»»
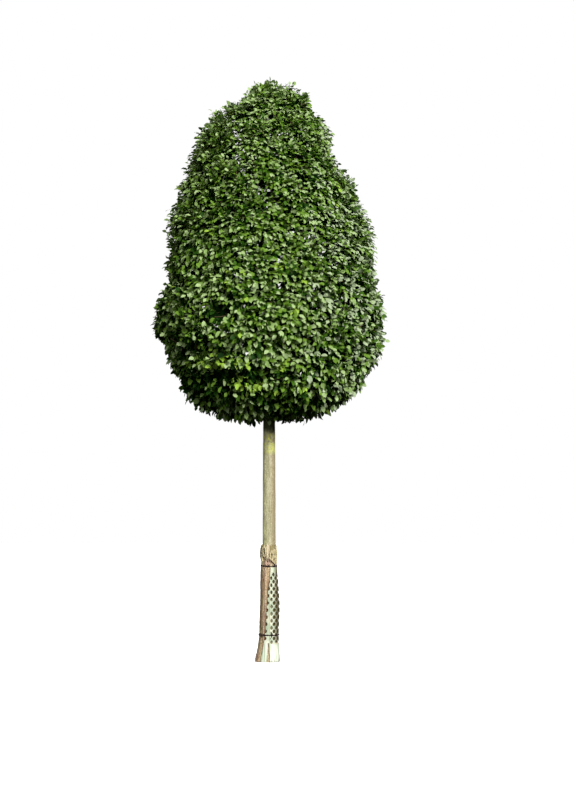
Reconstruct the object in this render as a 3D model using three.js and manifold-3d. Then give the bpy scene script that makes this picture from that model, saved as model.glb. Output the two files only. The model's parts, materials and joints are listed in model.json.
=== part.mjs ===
// A fastigiate European hornbeam grown as a standard: a straight clear stem under one dense, egg-shaped
// crown. Sacking is bound round the foot of the stem, with a white plastic guard over it and two wire ties.
// Millimetres, +Z up. The origin is the centre of the flat cut under the trunk, at ground level.
// The front of the tree faces -Y, and directions are degrees turned from +X towards +Y.
import * as THREE from "three";
import { mergeVertices } from "three/addons/utils/BufferGeometryUtils.js";
import Module from "manifold-3d";

const wasm = await Module();
wasm.setup();

// Whole tree
const TREE_HEIGHT = 5812;
const SEATING_GAP = 0.3;

// Crown: an egg, widest at its waist, with bulges and hollows. wide is in degrees, the rest in millimetres.
const CROWN_FOOT = 2360;
const CROWN_WAIST = 3400;
const CROWN_RADIUS = 1165;
const UPPER_POWER = 1.45;
const LOWER_POWER = 2.4;
const BULGES = [
  { name: "left waist", direction: 180, height: 3430, out: 45, tall: 200, wide: 35 },
  { name: "left hollow above the waist", direction: 180, height: 3830, out: -75, tall: 140, wide: 40 },
  { name: "left hollow below the waist", direction: 180, height: 2950, out: -80, tall: 170, wide: 45 },
  { name: "left shoulder", direction: 180, height: 5270, out: 75, tall: 210, wide: 50 },
  { name: "right side", direction: 0, height: 4480, out: 20, tall: 250, wide: 40 },
  { name: "right hollow over the side", direction: 0, height: 5040, out: -95, tall: 150, wide: 45 },
  { name: "right crest", direction: 0, height: 5720, out: 130, tall: 110, wide: 50 },
  { name: "left crest", direction: 180, height: 5680, out: -75, tall: 90, wide: 50 },
  { name: "front hollow", direction: 265, height: 3050, out: -70, tall: 130, wide: 55 },
  { name: "front belly", direction: 290, height: 3900, out: 45, tall: 260, wide: 35 },
  { name: "back belly", direction: 100, height: 3300, out: 45, tall: 240, wide: 40 },
  { name: "back hollow", direction: 75, height: 4250, out: -70, tall: 170, wide: 45 },
  { name: "back shoulder", direction: 110, height: 4980, out: 60, tall: 210, wide: 45 },
];

// Masses of foliage in rings round the trunk. Each has a heart, and its space is nearer to that heart than
// to any other. Its bough leaves the trunk below the heart by rise, a share of the heart's distance out.
const TIERS = [
  { name: "low", count: 4, turn: 45, height: 2900, out: 700, rise: 0.7, boughFoot: 26, boughTip: 15 },
  { name: "middle", count: 4, turn: 0, height: 3550, out: 740, rise: 1.2, boughFoot: 24, boughTip: 14 },
  { name: "high", count: 3, turn: 0, height: 4330, out: 640, rise: 1.5, boughFoot: 20, boughTip: 12 },
  { name: "upper", count: 3, turn: 60, height: 4910, out: 500, rise: 1.8, boughFoot: 15, boughTip: 10 },
];
const TOP_HEART_HEIGHT = 5420;
const HEART_JITTER = { turn: 14, height: 110 };
const SPACE_MARGIN = 3;
const TRUNK_SURROUND = 0.36;
const LIMB_CLEARANCE = 55;
const LIMB_BEADS = 60;

// Boughs: each bends at an elbow, set as a share of its heart's distance out and of its rise
const BOUGH_ELBOW = { out: 0.3, drop: 0.55 };
const BOUGH_TIP_REACH = 0.95;
const BOUGH_STEPS = 5;
const BOUGH_SIDES = 7;

// Growth of a mass: a core about the heart, and twigs to places spaced evenly down the crown's surface, each
// with leaves that hang like shingles. spins and lift are in degrees, and a patch is in square millimetres.
const CORE_SHARE = { out: 0.88, up: 0.945, well: 0.54 };
const CORE_LEVELS = [0, 0.03, 0.11, 0.22, 0.35, 0.48, 0.62, 0.75, 0.87, 0.95, 0.99, 1];
const CORE_SIDES = 16;
const CORE_GAP = 9;
const CORE_ROOM = 12;
const TWIG_PATCH = 150000;
const TWIG_JITTER = 60;
const TWIG_END = 0.985;
const TWIG_RADIUS = 26;
const LEAF_SPINS = [68, -68, 0];
const LEAF_SPIN_JITTER = 16;
const LEAF_ROOTS = { first: 0.83, last: 0.93 };
const LEAF_LIFT = { first: 30, step: 3, spin: 5, tries: 12 };
const LEAF = { length: 290, width: 190, fold: 20, widest: 0.42 };
const REACH_STEP = 10;
const GOLDEN_ANGLE = 180 * (3 - Math.sqrt(5));

// Trunk: radius by height, with roots that swell it at the ground and a slight lean
const TRUNK_HEIGHT = 5120;
const TRUNK_SIDES = 16;
const TRUNK_RADII = [
  { height: 0, radius: 78 },
  { height: 350, radius: 71 },
  { height: 1150, radius: 64 },
  { height: 2370, radius: 59 },
  { height: 3300, radius: 43 },
  { height: 4300, radius: 25 },
  { height: TRUNK_HEIGHT, radius: 12 },
];
const LOW_TRUNK_LEVELS = [0, 30, 70, 130, 220, 350, 750, 1150, 1550, 1950];
const TRUNK_LEVELS = [...LOW_TRUNK_LEVELS, 2370, 2830, 3300, 3800, 4300, 4720, TRUNK_HEIGHT];
const TRUNK_LEAN = 38;
const ROOT_FLARE = { out: 14, tall: 75, lobes: 5, depth: 0.4 };

// Wrapping at the foot of the stem: sacking, the guard over it, and a wire tie round each
const WRAP_SIDES = 20;
const WRAP_RADII = [
  { height: 2, radius: 108 },
  { height: 60, radius: 105 },
  { height: 160, radius: 100 },
  { height: 270, radius: 95 },
  { height: 520, radius: 96 },
  { height: 800, radius: 87 },
  { height: 900, radius: 80 },
  { height: 950, radius: 76 },
  { height: 1010, radius: 81 },
  { height: 1120, radius: 87 },
  { height: 1205, radius: 79 },
];
const WRAP_TAIL = { direction: 190, out: 24, tall: 110, wide: 35 };
const WRAP_RAGS = 40;
const GUARD = { bottom: 12, top: 938, thick: 2.5 };
const GUARD_OPENING = { side: 150, frontAtFoot: 218, frontAtTop: 278 };
const GUARD_SLITS = { first: 267, apart: 56, count: 4, top: 190, topWidth: 8, footWidth: 30 };
const TIE = { radius: 2.6, sides: 6 };
const LOWER_TIE = { height: 270, knot: 286 };
const KNOT_ENDS = [
  { turn: -11, out: 9, up: 30 },
  { turn: -12, out: 8, up: -28 },
];
const UPPER_TIE = { height: 950, endFrom: 350, endTo: 277, endRise: 62, endSlack: 9, endSteps: 8 };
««
Reproduce all the data word for word.

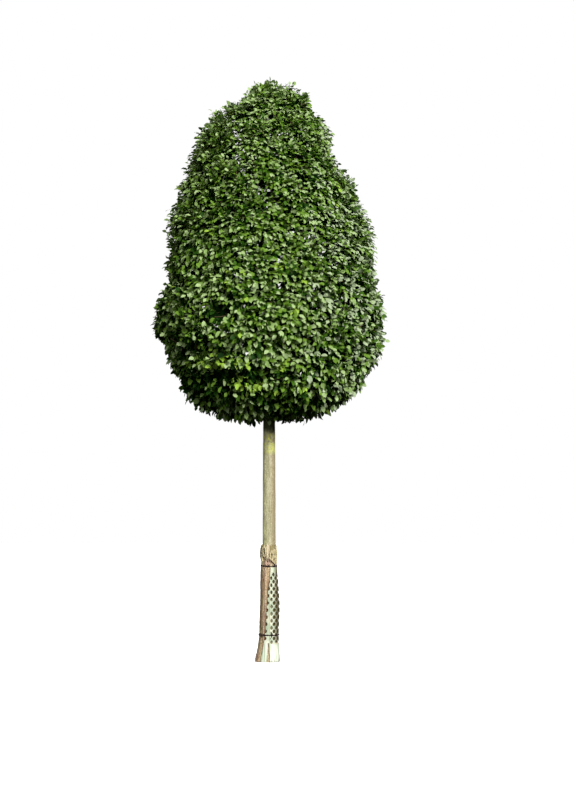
Reconstruct the object in this render as a 3D model using three.js and manifold-3d. Then give the bpy scene script that makes this picture from that model, saved as model.glb. Output the two files only. The model's parts, materials and joints are listed in model.json.
=== part.mjs ===
// A fastigiate European hornbeam grown as a standard: a straight clear stem under one dense, egg-shaped
// crown. Sacking is bound round the foot of the stem, with a white plastic guard over it and two wire ties.
// Millimetres, +Z up. The origin is the centre of the flat cut under the trunk, at ground level.
// The front of the tree faces -Y, and directions are degrees turned from +X towards +Y.
import * as THREE from "three";
import { mergeVertices } from "three/addons/utils/BufferGeometryUtils.js";
import Module from "manifold-3d";

const wasm = await Module();
wasm.setup();

// Whole tree
const TREE_HEIGHT = 5812;
const SEATING_GAP = 0.3;

// Crown: an egg, widest at its waist, with bulges and hollows. wide is in degrees, the rest in millimetres.
const CROWN_FOOT = 2360;
const CROWN_WAIST = 3400;
const CROWN_RADIUS = 1165;
const UPPER_POWER = 1.45;
const LOWER_POWER = 2.4;
const BULGES = [
  { name: "left waist", direction: 180, height: 3430, out: 45, tall: 200, wide: 35 },
  { name: "left hollow above the waist", direction: 180, height: 3830, out: -75, tall: 140, wide: 40 },
  { name: "left hollow below the waist", direction: 180, height: 2950, out: -80, tall: 170, wide: 45 },
  { name: "left shoulder", direction: 180, height: 5270, out: 75, tall: 210, wide: 50 },
  { name: "right side", direction: 0, height: 4480, out: 20, tall: 250, wide: 40 },
  { name: "right hollow over the side", direction: 0, height: 5040, out: -95, tall: 150, wide: 45 },
  { name: "right crest", direction: 0, height: 5720, out: 130, tall: 110, wide: 50 },
  { name: "left crest", direction: 180, height: 5680, out: -75, tall: 90, wide: 50 },
  { name: "front hollow", direction: 265, height: 3050, out: -70, tall: 130, wide: 55 },
  { name: "front belly", direction: 290, height: 3900, out: 45, tall: 260, wide: 35 },
  { name: "back belly", direction: 100, height: 3300, out: 45, tall: 240, wide: 40 },
  { name: "back hollow", direction: 75, height: 4250, out: -70, tall: 170, wide: 45 },
  { name: "back shoulder", direction: 110, height: 4980, out: 60, tall: 210, wide: 45 },
];

// Masses of foliage in rings round the trunk. Each has a heart, and its space is nearer to that heart than
// to any other. Its bough leaves the trunk below the heart by rise, a share of the heart's distance out.
const TIERS = [
  { name: "low", count: 4, turn: 45, height: 2900, out: 700, rise: 0.7, boughFoot: 26, boughTip: 15 },
  { name: "middle", count: 4, turn: 0, height: 3550, out: 740, rise: 1.2, boughFoot: 24, boughTip: 14 },
  { name: "high", count: 3, turn: 0, height: 4330, out: 640, rise: 1.5, boughFoot: 20, boughTip: 12 },
  { name: "upper", count: 3, turn: 60, height: 4910, out: 500, rise: 1.8, boughFoot: 15, boughTip: 10 },
];
const TOP_HEART_HEIGHT = 5420;
const HEART_JITTER = { turn: 14, height: 110 };
const SPACE_MARGIN = 3;
const TRUNK_SURROUND = 0.36;
const LIMB_CLEARANCE = 55;
const LIMB_BEADS = 60;

// Boughs: each bends at an elbow, set as a share of its heart's distance out and of its rise
const BOUGH_ELBOW = { out: 0.3, drop: 0.55 };
const BOUGH_TIP_REACH = 0.95;
const BOUGH_STEPS = 5;
const BOUGH_SIDES = 7;

// Growth of a mass: a core about the heart, and twigs to places spaced evenly down the crown's surface, each
// with leaves that hang like shingles. spins and lift are in degrees, and a patch is in square millimetres.
const CORE_SHARE = { out: 0.88, up: 0.945, well: 0.54 };
const CORE_LEVELS = [0, 0.03, 0.11, 0.22, 0.35, 0.48, 0.62, 0.75, 0.87, 0.95, 0.99, 1];
const CORE_SIDES = 16;
const CORE_GAP = 9;
const CORE_ROOM = 12;
const TWIG_PATCH = 150000;
const TWIG_JITTER = 60;
const TWIG_END = 0.985;
const TWIG_RADIUS = 26;
const LEAF_SPINS = [68, -68, 0];
const LEAF_SPIN_JITTER = 16;
const LEAF_ROOTS = { first: 0.83, last: 0.93 };
const LEAF_LIFT = { first: 30, step: 3, spin: 5, tries: 12 };
const LEAF = { length: 290, width: 190, fold: 20, widest: 0.42 };
const REACH_STEP = 10;
const GOLDEN_ANGLE = 180 * (3 - Math.sqrt(5));

// Trunk: radius by height, with roots that swell it at the ground and a slight lean
const TRUNK_HEIGHT = 5120;
const TRUNK_SIDES = 16;
const TRUNK_RADII = [
  { height: 0, radius: 78 },
  { height: 350, radius: 71 },
  { height: 1150, radius: 64 },
  { height: 2370, radius: 59 },
  { height: 3300, radius: 43 },
  { height: 4300, radius: 25 },
  { height: TRUNK_HEIGHT, radius: 12 },
];
const LOW_TRUNK_LEVELS = [0, 30, 70, 130, 220, 350, 750, 1150, 1550, 1950];
const TRUNK_LEVELS = [...LOW_TRUNK_LEVELS, 2370, 2830, 3300, 3800, 4300, 4720, TRUNK_HEIGHT];
const TRUNK_LEAN = 38;
const ROOT_FLARE = { out: 14, tall: 75, lobes: 5, depth: 0.4 };

// Wrapping at the foot of the stem: sacking, the guard over it, and a wire tie round each
const WRAP_SIDES = 20;
const WRAP_RADII = [
  { height: 2, radius: 108 },
  { height: 60, radius: 105 },
  { height: 160, radius: 100 },
  { height: 270, radius: 95 },
  { height: 520, radius: 96 },
  { height: 800, radius: 87 },
  { height: 900, radius: 80 },
  { height: 950, radius: 76 },
  { height: 1010, radius: 81 },
  { height: 1120, radius: 87 },
  { height: 1205, radius: 79 },
];
const WRAP_TAIL = { direction: 190, out: 24, tall: 110, wide: 35 };
const WRAP_RAGS = 40;
const GUARD = { bottom: 12, top: 938, thick: 2.5 };
const GUARD_OPENING = { side: 150, frontAtFoot: 218, frontAtTop: 278 };
const GUARD_SLITS = { first: 267, apart: 56, count: 4, top: 190, topWidth: 8, footWidth: 30 };
const TIE = { radius: 2.6, sides: 6 };
const LOWER_TIE = { height: 270, knot: 286 };
const KNOT_ENDS = [
  { turn: -11, out: 9, up: 30 },
  { turn: -12, out: 8, up: -28 },
];
const UPPER_TIE = { height: 950, endFrom: 350, endTo: 277, endRise: 62, endSlack: 9, endSteps: 8 };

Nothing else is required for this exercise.